Stored data:
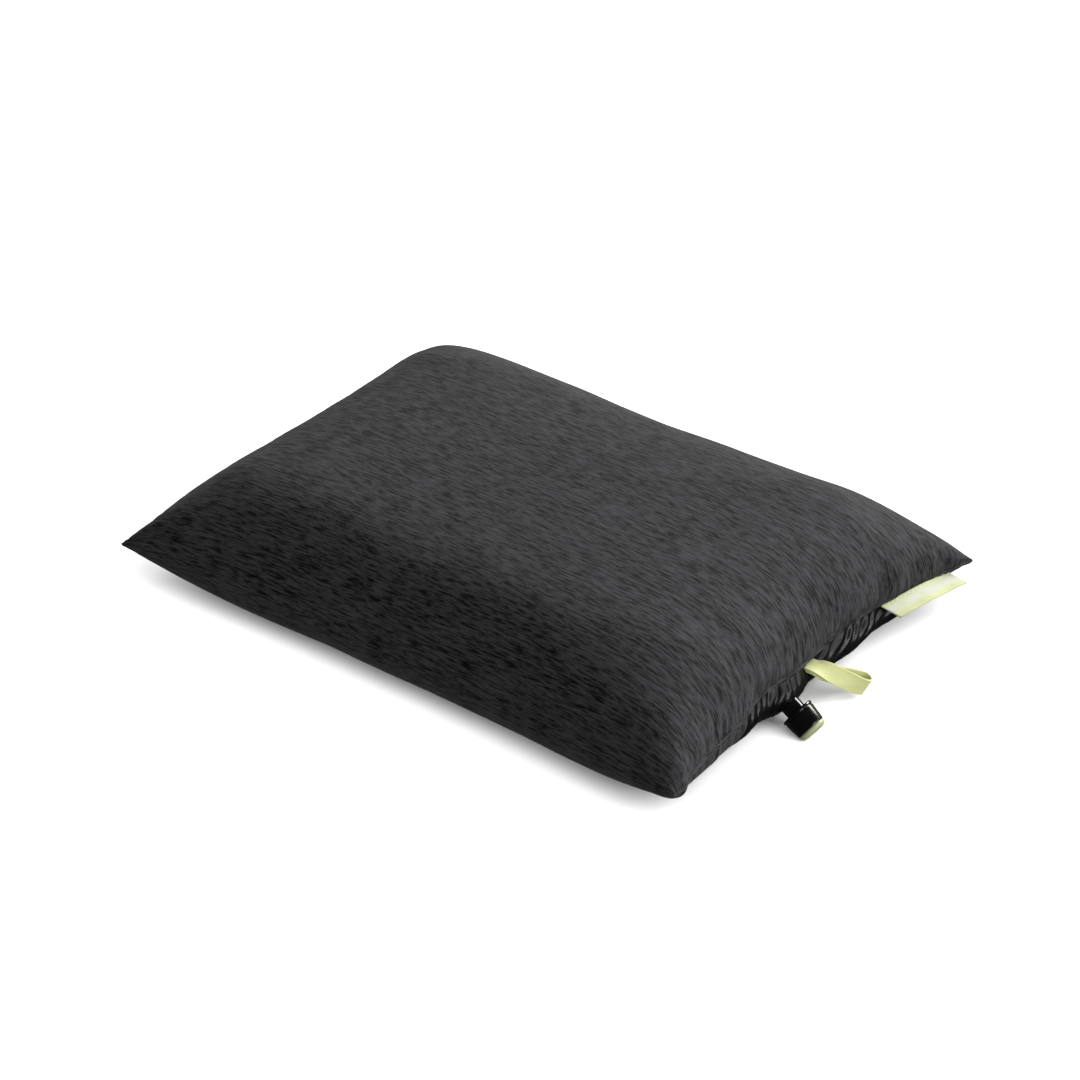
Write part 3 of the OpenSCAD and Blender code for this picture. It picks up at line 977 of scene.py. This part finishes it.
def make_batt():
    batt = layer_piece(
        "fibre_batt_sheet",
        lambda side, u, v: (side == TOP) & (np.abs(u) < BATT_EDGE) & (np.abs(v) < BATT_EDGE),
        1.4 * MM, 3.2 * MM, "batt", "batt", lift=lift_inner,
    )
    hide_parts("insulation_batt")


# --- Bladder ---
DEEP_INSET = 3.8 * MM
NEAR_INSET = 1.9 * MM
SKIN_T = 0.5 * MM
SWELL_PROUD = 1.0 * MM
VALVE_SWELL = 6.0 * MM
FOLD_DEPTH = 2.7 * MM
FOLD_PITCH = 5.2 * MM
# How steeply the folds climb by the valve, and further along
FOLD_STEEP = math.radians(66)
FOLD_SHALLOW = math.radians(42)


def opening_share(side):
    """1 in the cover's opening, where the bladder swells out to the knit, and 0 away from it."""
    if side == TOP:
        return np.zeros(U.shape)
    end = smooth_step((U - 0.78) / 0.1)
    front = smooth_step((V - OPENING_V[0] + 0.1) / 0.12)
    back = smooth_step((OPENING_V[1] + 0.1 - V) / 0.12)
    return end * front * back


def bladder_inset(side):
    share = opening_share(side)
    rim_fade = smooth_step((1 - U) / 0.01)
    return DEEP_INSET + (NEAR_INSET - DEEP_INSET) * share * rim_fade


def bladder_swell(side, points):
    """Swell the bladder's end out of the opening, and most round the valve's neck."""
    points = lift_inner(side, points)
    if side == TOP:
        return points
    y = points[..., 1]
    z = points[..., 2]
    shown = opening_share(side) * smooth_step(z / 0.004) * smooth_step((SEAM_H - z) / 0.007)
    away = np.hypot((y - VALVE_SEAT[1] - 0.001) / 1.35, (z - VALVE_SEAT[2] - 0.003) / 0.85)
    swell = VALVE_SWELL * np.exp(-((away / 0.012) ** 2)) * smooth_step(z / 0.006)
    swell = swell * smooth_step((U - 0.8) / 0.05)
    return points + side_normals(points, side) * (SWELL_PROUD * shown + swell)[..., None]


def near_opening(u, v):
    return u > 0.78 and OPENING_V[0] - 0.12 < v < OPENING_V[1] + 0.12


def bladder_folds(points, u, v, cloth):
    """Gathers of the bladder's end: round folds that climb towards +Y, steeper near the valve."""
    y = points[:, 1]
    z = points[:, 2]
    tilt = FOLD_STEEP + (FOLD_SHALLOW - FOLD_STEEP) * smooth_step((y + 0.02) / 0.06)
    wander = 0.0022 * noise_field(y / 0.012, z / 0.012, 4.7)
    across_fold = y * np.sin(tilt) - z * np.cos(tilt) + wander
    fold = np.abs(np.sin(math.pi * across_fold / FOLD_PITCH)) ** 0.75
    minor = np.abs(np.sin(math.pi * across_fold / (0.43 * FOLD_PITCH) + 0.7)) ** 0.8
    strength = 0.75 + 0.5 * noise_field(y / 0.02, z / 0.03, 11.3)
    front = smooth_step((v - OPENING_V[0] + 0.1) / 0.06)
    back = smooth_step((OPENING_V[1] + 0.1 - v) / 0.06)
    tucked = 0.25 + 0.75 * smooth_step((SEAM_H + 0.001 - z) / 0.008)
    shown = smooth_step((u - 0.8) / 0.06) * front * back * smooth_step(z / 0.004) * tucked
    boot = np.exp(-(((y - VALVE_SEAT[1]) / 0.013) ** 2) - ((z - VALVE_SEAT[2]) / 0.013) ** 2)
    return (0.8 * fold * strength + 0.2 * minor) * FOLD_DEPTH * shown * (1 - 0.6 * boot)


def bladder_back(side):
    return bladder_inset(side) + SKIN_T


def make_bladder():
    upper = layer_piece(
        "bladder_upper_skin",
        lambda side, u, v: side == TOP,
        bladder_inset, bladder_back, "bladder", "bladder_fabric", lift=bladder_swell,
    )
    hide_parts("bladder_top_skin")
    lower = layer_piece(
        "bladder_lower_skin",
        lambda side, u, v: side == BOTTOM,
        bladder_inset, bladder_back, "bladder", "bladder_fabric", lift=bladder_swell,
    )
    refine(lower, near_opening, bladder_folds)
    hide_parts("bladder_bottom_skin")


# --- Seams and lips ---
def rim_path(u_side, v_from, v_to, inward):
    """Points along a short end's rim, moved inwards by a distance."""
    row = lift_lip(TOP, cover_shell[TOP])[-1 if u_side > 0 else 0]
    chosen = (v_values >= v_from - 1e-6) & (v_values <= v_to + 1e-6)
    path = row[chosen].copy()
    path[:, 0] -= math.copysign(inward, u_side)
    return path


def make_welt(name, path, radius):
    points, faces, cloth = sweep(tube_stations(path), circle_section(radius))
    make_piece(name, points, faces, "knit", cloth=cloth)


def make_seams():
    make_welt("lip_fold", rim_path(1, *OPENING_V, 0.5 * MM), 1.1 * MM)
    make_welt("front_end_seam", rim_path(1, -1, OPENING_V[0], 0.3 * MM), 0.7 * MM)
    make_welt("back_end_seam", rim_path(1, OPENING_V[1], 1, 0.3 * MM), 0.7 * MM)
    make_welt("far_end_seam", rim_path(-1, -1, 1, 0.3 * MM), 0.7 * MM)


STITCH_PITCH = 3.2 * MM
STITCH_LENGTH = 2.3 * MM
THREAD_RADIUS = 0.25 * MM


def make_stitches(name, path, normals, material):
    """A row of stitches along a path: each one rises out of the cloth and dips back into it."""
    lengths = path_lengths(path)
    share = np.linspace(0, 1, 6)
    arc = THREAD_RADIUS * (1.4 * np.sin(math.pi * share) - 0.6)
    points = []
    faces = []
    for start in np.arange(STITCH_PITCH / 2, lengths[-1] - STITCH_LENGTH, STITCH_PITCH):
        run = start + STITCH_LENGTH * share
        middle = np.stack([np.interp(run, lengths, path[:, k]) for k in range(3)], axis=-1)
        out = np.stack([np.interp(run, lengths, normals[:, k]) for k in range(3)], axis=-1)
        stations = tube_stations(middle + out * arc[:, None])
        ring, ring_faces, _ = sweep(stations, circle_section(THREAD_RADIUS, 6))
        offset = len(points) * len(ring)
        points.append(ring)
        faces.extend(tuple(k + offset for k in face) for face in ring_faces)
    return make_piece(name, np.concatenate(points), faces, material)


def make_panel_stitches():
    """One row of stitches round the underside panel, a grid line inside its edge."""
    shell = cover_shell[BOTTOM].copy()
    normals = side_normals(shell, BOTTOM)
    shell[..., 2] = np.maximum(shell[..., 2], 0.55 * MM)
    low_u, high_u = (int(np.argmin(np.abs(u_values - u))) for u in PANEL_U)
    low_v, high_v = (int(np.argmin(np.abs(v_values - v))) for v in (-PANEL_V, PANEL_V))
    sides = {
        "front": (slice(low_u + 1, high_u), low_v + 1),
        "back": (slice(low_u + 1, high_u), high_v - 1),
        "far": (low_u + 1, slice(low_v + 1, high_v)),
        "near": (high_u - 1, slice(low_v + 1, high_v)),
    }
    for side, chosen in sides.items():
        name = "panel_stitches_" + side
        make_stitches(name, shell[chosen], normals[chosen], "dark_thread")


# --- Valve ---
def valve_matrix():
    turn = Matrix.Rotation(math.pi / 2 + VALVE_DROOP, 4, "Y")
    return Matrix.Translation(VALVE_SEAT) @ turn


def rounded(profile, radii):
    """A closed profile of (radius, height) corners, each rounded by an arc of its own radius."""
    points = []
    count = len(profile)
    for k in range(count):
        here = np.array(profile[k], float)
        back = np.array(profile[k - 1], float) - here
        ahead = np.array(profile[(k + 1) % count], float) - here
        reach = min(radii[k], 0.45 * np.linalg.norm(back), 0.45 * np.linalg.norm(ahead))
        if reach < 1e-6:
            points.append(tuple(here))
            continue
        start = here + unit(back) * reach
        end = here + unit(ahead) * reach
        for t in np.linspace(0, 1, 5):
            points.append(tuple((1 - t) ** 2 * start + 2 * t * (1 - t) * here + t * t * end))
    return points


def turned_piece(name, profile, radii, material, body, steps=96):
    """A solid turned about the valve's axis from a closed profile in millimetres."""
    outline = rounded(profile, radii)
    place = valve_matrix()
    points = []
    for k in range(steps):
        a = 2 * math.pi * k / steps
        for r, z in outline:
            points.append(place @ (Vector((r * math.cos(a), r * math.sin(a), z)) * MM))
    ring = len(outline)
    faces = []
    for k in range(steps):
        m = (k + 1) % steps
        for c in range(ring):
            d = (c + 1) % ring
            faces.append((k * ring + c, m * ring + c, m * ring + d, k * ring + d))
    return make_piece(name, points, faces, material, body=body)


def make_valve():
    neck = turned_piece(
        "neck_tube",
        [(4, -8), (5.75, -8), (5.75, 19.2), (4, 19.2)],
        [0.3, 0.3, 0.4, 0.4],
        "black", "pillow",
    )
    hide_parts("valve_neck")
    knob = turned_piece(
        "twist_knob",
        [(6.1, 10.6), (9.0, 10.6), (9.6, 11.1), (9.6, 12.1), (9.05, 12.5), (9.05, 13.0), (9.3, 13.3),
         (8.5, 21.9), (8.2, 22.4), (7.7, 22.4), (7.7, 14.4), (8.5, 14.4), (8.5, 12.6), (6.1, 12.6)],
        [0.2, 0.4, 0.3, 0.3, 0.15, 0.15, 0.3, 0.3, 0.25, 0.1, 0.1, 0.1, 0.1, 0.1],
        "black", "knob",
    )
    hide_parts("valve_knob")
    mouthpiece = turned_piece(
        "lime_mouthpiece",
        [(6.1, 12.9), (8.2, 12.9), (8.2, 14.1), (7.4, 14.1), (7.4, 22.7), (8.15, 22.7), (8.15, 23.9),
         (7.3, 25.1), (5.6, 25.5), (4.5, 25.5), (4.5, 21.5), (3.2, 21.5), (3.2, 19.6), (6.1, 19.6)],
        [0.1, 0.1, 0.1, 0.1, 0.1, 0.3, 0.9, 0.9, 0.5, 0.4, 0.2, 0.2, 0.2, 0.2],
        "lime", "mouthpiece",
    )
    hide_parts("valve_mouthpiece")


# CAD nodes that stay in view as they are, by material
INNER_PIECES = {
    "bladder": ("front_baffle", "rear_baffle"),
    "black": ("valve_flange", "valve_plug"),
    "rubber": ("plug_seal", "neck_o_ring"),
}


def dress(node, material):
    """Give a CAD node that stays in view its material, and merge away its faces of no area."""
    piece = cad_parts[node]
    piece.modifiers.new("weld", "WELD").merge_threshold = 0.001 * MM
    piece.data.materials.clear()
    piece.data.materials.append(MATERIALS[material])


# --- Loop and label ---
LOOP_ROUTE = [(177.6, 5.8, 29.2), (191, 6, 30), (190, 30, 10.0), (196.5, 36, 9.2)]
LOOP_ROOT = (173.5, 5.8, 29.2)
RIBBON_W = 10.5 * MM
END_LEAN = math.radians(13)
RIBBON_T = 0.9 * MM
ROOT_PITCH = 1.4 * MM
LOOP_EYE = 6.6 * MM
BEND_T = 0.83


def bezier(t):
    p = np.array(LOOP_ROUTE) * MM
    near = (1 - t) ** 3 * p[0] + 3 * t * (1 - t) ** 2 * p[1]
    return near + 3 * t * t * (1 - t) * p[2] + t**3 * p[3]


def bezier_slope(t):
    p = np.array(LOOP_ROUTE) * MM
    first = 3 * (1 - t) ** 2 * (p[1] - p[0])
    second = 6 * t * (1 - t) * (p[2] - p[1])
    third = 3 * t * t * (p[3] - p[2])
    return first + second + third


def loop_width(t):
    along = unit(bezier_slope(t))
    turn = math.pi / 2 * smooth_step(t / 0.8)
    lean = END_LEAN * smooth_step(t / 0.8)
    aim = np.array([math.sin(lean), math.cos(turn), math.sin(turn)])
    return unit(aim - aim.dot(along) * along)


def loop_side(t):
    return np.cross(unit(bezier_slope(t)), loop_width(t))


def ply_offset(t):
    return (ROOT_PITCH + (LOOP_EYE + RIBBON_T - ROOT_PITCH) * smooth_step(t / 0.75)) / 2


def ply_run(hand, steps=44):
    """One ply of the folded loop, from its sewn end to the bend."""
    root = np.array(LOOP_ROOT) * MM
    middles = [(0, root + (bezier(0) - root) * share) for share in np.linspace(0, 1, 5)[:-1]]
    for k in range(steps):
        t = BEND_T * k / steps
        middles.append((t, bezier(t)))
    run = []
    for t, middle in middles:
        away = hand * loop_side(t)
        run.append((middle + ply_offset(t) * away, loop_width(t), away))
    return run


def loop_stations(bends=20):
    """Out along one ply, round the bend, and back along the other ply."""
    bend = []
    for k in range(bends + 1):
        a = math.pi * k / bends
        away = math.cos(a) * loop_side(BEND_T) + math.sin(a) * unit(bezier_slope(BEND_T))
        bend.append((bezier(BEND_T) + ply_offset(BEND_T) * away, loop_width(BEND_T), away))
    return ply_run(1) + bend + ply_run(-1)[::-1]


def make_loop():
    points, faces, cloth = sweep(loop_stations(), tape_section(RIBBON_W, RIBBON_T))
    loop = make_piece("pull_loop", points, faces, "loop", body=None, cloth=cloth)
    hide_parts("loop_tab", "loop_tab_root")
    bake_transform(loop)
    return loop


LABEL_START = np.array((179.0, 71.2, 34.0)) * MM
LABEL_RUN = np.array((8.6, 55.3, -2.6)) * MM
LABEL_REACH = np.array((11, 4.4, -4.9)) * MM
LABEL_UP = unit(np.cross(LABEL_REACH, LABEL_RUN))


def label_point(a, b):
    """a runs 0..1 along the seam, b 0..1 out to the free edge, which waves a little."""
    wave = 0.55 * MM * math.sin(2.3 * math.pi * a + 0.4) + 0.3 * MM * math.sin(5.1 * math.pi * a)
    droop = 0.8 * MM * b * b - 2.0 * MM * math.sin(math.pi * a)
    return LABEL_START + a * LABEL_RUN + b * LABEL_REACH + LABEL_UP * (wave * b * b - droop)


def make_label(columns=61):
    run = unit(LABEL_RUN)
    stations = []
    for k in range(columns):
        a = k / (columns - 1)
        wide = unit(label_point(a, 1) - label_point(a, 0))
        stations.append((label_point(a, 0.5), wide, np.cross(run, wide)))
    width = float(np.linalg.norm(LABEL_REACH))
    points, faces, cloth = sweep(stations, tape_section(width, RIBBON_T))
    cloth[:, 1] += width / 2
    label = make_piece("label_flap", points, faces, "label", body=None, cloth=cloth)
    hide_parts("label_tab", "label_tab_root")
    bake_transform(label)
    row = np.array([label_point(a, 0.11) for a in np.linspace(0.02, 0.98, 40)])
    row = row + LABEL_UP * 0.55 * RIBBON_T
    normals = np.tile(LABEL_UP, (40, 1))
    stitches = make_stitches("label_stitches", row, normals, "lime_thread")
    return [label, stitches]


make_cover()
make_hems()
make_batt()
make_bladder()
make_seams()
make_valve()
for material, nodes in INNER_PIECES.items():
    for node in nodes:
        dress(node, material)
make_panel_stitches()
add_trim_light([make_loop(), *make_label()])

Exercise objective:
From the first line of the data through the line with "FOLD_SHALLOW = math.radians(42)", quote each line exactly and add nothing else.

Written response:
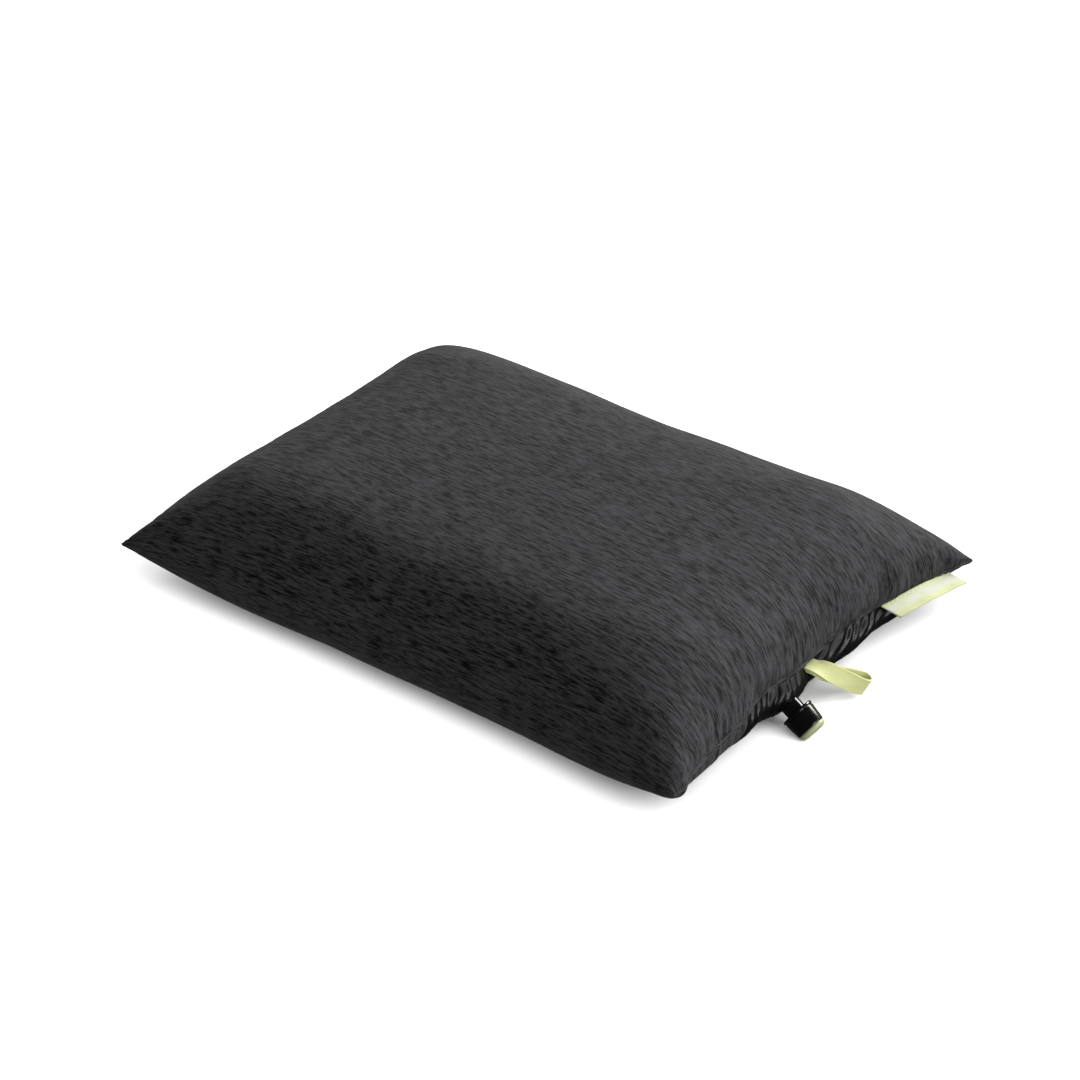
Write part 3 of the OpenSCAD and Blender code for this picture. It picks up at line 977 of scene.py. This part finishes it.
def make_batt():
    batt = layer_piece(
        "fibre_batt_sheet",
        lambda side, u, v: (side == TOP) & (np.abs(u) < BATT_EDGE) & (np.abs(v) < BATT_EDGE),
        1.4 * MM, 3.2 * MM, "batt", "batt", lift=lift_inner,
    )
    hide_parts("insulation_batt")


# --- Bladder ---
DEEP_INSET = 3.8 * MM
NEAR_INSET = 1.9 * MM
SKIN_T = 0.5 * MM
SWELL_PROUD = 1.0 * MM
VALVE_SWELL = 6.0 * MM
FOLD_DEPTH = 2.7 * MM
FOLD_PITCH = 5.2 * MM
# How steeply the folds climb by the valve, and further along
FOLD_STEEP = math.radians(66)
FOLD_SHALLOW = math.radians(42)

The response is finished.